Faraday Future Prototypes Coming By The End Of This Year

Faraday Future says it has had test mules on the road for over a year, testing every facet of its cars from powertrains to suspensions. Electrical architecture and control systems as well as the battery itself have also been put through their paces. Reportedly, the test mules have operated successfully in some of the world’s harshest environments. Test mules are often heavily disguised and bear no outward resemblance to a production ready car.

Faraday Future concept

“Some people call a mule a ‘hacked-up car,'” Matt Lubbers, Faraday’s brakes and chassis control engineer said. “They may not look like a production vehicle, but they certainly run like one.” He praises Faraday’s strategy of testing multiple technologies in one mule. “They’re all here.
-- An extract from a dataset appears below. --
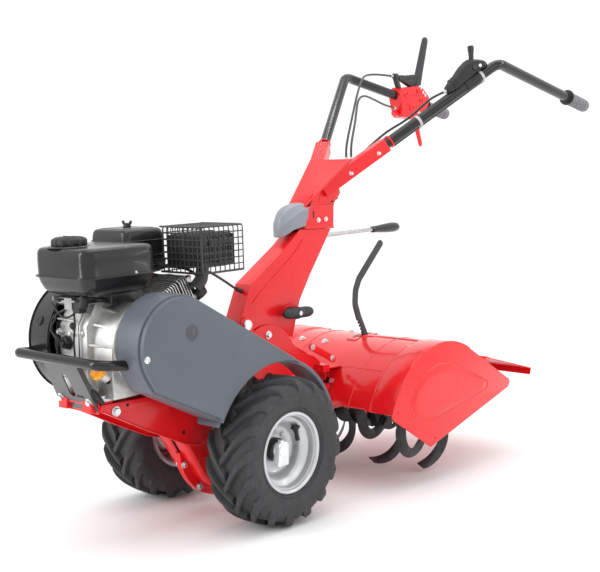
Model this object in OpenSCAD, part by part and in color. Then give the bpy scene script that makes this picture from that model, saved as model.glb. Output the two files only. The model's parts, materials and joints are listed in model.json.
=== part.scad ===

This car is FF to its core.”

Faraday Future held a virtual groundbreaking ceremony for its new billion dollar factory in North Las Vegas recently. Afterwards, Nick Sampson, senior vice president for research and development, told Business Insider, “We’re testing both mechanical and software systems, and before the end of this year, we’ll have full prototypes that represent our production cars.” Lubbers tells The Verge that Faraday Future’s management style, which features a “lack of red tape” and “effortless communication and workflow,” is speeding the development process faster than would be possible for other companies.

Very little is known about the car or cars Faraday Future intends to bring to market. The company has been granted one US patent and says it has 99 more pending. The company released the teaser photo you see above last week, which may or may not bear any relationship to an actual car. It also posted a short video on YouTube that makes it pretty clear its cars will be electric.

In China last week, LeEco — which is backed by the same person behind Faraday Future — did unveil an actual 4 door concept car. Known as LeSEE, it will go on display at the Beijing auto show on Monday. One would assume that two companies backed by the same person would build similar cars, but we won’t know more about for some time. When the LeSEE is scheduled for production in unclear, but it seems unlikely the US factory will be ready to start production for 2 to 3 years, no matter how streamlined the company’s management style may be.